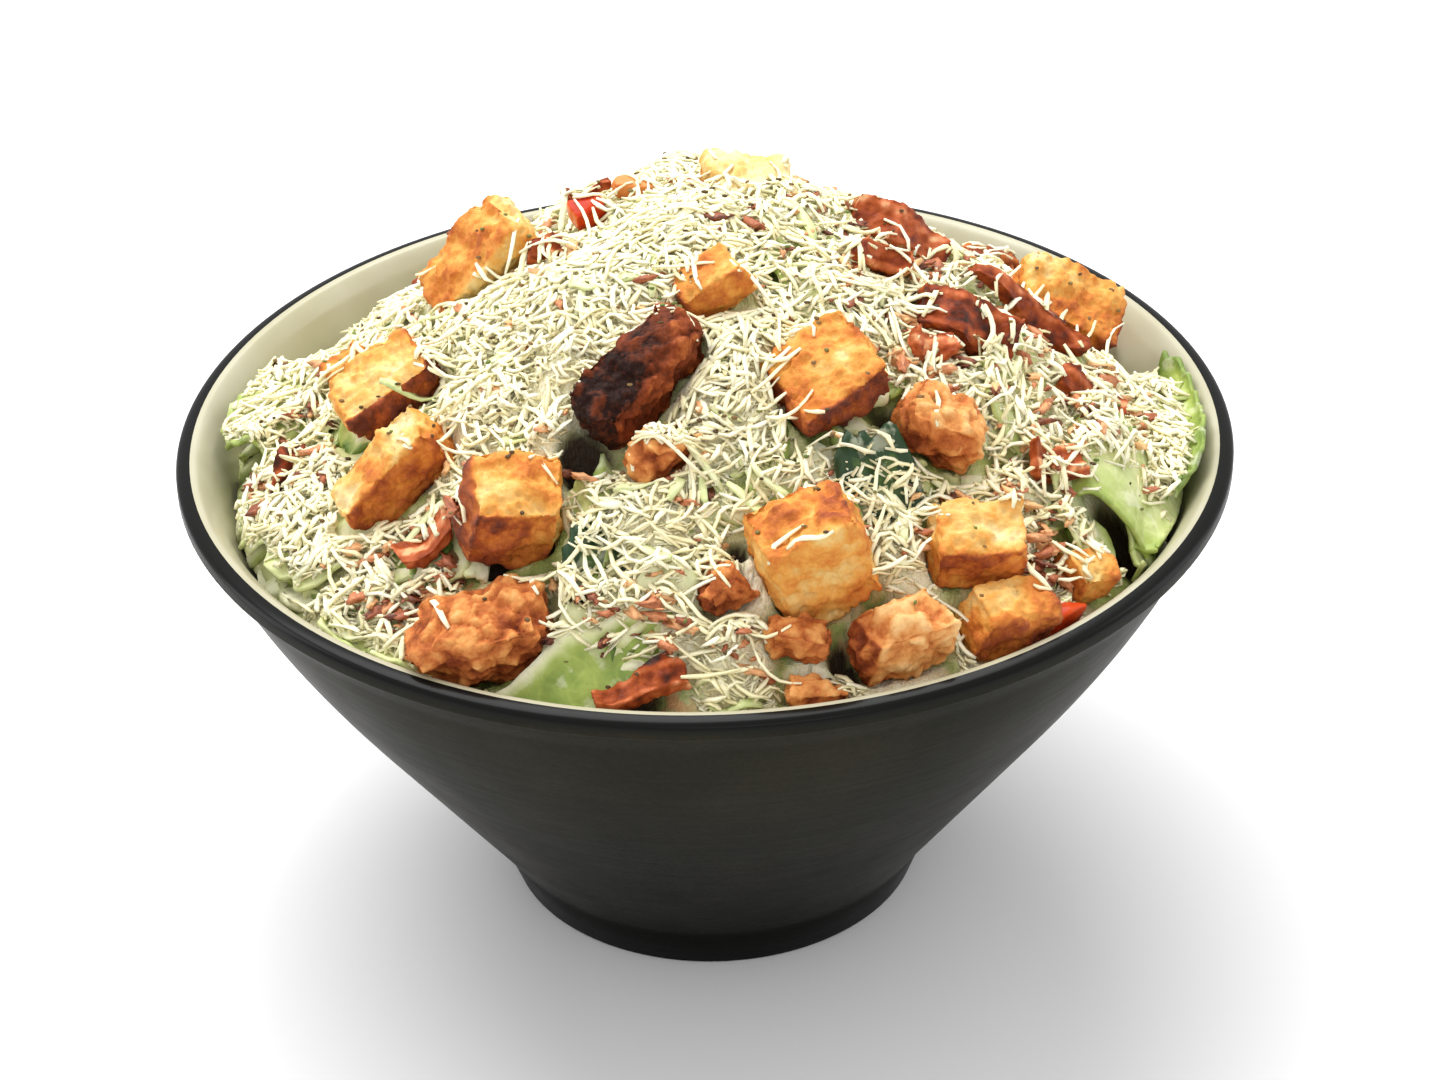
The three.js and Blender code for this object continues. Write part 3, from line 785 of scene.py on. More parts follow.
LEAF_GRAIN, SCRAP_GRAIN = 0.9, 1.2  # size of the faces
ARCHED = {"sink": 0, "rise": 1, "bend": -180, "ruffle": 0.6, "frill": 0.3}
SMOOTH = {"ruffle": 0.5, "frill": 0.3}
CURLED = {"ruffle": 1.6, "frill": 1.1}
LEAVES = [
    Leaf(-21, -84, 40, 12, 14, seed=1, lift=2.2, rise=-0.5, bend=40, green=0.86, rib=1.0, **SMOOTH),
    Leaf(74.5, -32, 24, 24, 80, seed=2, lift=7.4, green=0.5, **ARCHED),
    Leaf(83, -33, 26, 19, 84, seed=3, lift=6.4, green=0.55, **ARCHED),
    Leaf(86, -3, 54, 18, 266, seed=4, lift=3.4, sink=4, rise=10, green=0.6, rib=-0.6, frill=0.5),
    Leaf(63, -24, 32, 24, 60, seed=5, lift=1.5, green=0.35),
    Leaf(-81, 8, 38, 20, 84, seed=6, lift=3.6, rise=8, ruffle=1.6, green=0.5),
    Leaf(-72, -34, 40, 22, 115, seed=7, lift=2.4, rise=3.5, ruffle=1.6, green=0.3),
    Leaf(-56, -67, 28, 15, 140, seed=8, lift=2.4, green=0.35),
    Leaf(-15, -77.5, 28, 7, 12, seed=9, lift=2.6, rise=1, green=0.14, ruffle=1.2, frill=1.2),
    Leaf(30, -56, 15, 11, 20, seed=10, lift=2.4, bend=70, green=1.25, **CURLED),
    Leaf(-20, -71, 13, 11, 65, seed=11, lift=2.2, bend=60, green=1.3, **CURLED),
    Leaf(26, 2, 32, 20, 30, seed=12, lift=1.0, green=0.35),
    Leaf(-3, 50, 36, 26, 172, seed=13, lift=-1.2, ruffle=1.6, green=0.45, rib=0.1),
    Leaf(66.5, -46, 18, 9, 98, seed=16, lift=3.0, sink=4, rise=2.5, green=0.3, frill=0.3),
    Leaf(79.5, -44, 13, 6, 100, seed=17, lift=3.0, sink=2, rise=2, green=0.36, frill=0.3),
    Leaf(-58, 50, 38, 22, 225, seed=14, lift=0.5, rise=2, ruffle=1.4, green=0.55),
    Leaf(60, 50, 36, 20, 132, seed=15, lift=0.5, rise=2, ruffle=1.4, green=0.4),
]
leaves_shape = bmesh.new()
for leaf in LEAVES:
    lay_leaf(leaves_shape, leaf, LEAF_GRAIN)
print("large leaves:", len(LEAVES), "with", len(leaves_shape.faces), "faces")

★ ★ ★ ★

## Work required
Your task is to quote all of the data word for word.

## Task solution
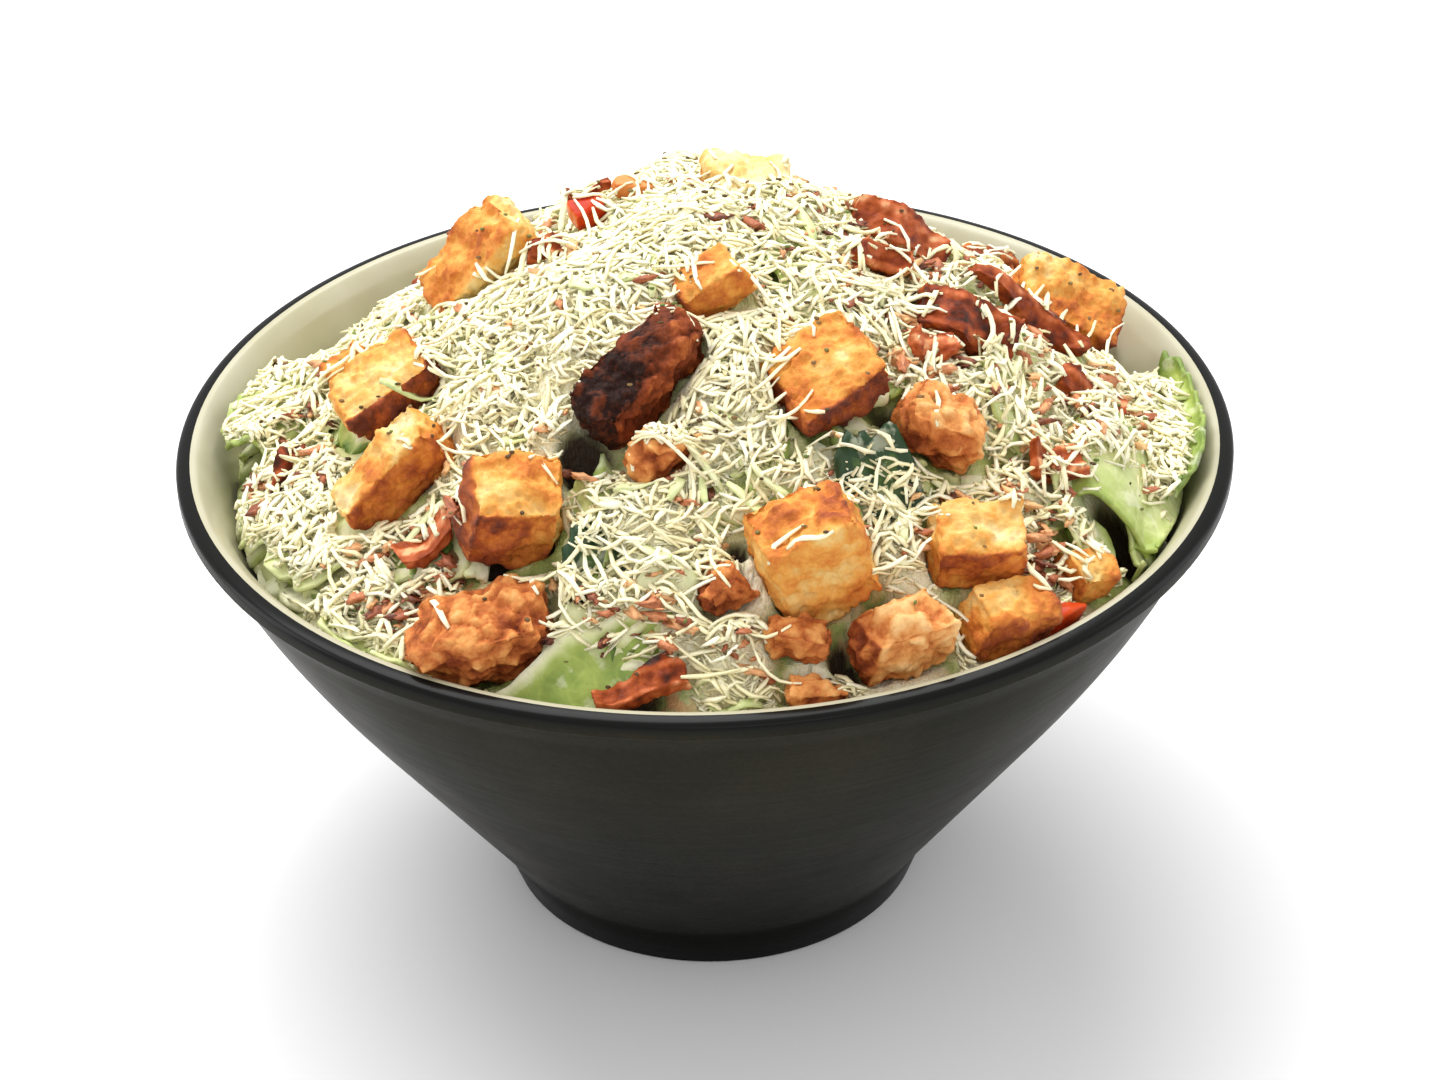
The three.js and Blender code for this object continues. Write part 3, from line 785 of scene.py on. More parts follow.
LEAF_GRAIN, SCRAP_GRAIN = 0.9, 1.2  # size of the faces
ARCHED = {"sink": 0, "rise": 1, "bend": -180, "ruffle": 0.6, "frill": 0.3}
SMOOTH = {"ruffle": 0.5, "frill": 0.3}
CURLED = {"ruffle": 1.6, "frill": 1.1}
LEAVES = [
    Leaf(-21, -84, 40, 12, 14, seed=1, lift=2.2, rise=-0.5, bend=40, green=0.86, rib=1.0, **SMOOTH),
    Leaf(74.5, -32, 24, 24, 80, seed=2, lift=7.4, green=0.5, **ARCHED),
    Leaf(83, -33, 26, 19, 84, seed=3, lift=6.4, green=0.55, **ARCHED),
    Leaf(86, -3, 54, 18, 266, seed=4, lift=3.4, sink=4, rise=10, green=0.6, rib=-0.6, frill=0.5),
    Leaf(63, -24, 32, 24, 60, seed=5, lift=1.5, green=0.35),
    Leaf(-81, 8, 38, 20, 84, seed=6, lift=3.6, rise=8, ruffle=1.6, green=0.5),
    Leaf(-72, -34, 40, 22, 115, seed=7, lift=2.4, rise=3.5, ruffle=1.6, green=0.3),
    Leaf(-56, -67, 28, 15, 140, seed=8, lift=2.4, green=0.35),
    Leaf(-15, -77.5, 28, 7, 12, seed=9, lift=2.6, rise=1, green=0.14, ruffle=1.2, frill=1.2),
    Leaf(30, -56, 15, 11, 20, seed=10, lift=2.4, bend=70, green=1.25, **CURLED),
    Leaf(-20, -71, 13, 11, 65, seed=11, lift=2.2, bend=60, green=1.3, **CURLED),
    Leaf(26, 2, 32, 20, 30, seed=12, lift=1.0, green=0.35),
    Leaf(-3, 50, 36, 26, 172, seed=13, lift=-1.2, ruffle=1.6, green=0.45, rib=0.1),
    Leaf(66.5, -46, 18, 9, 98, seed=16, lift=3.0, sink=4, rise=2.5, green=0.3, frill=0.3),
    Leaf(79.5, -44, 13, 6, 100, seed=17, lift=3.0, sink=2, rise=2, green=0.36, frill=0.3),
    Leaf(-58, 50, 38, 22, 225, seed=14, lift=0.5, rise=2, ruffle=1.4, green=0.55),
    Leaf(60, 50, 36, 20, 132, seed=15, lift=0.5, rise=2, ruffle=1.4, green=0.4),
]
leaves_shape = bmesh.new()
for leaf in LEAVES:
    lay_leaf(leaves_shape, leaf, LEAF_GRAIN)
print("large leaves:", len(LEAVES), "with", len(leaves_shape.faces), "faces")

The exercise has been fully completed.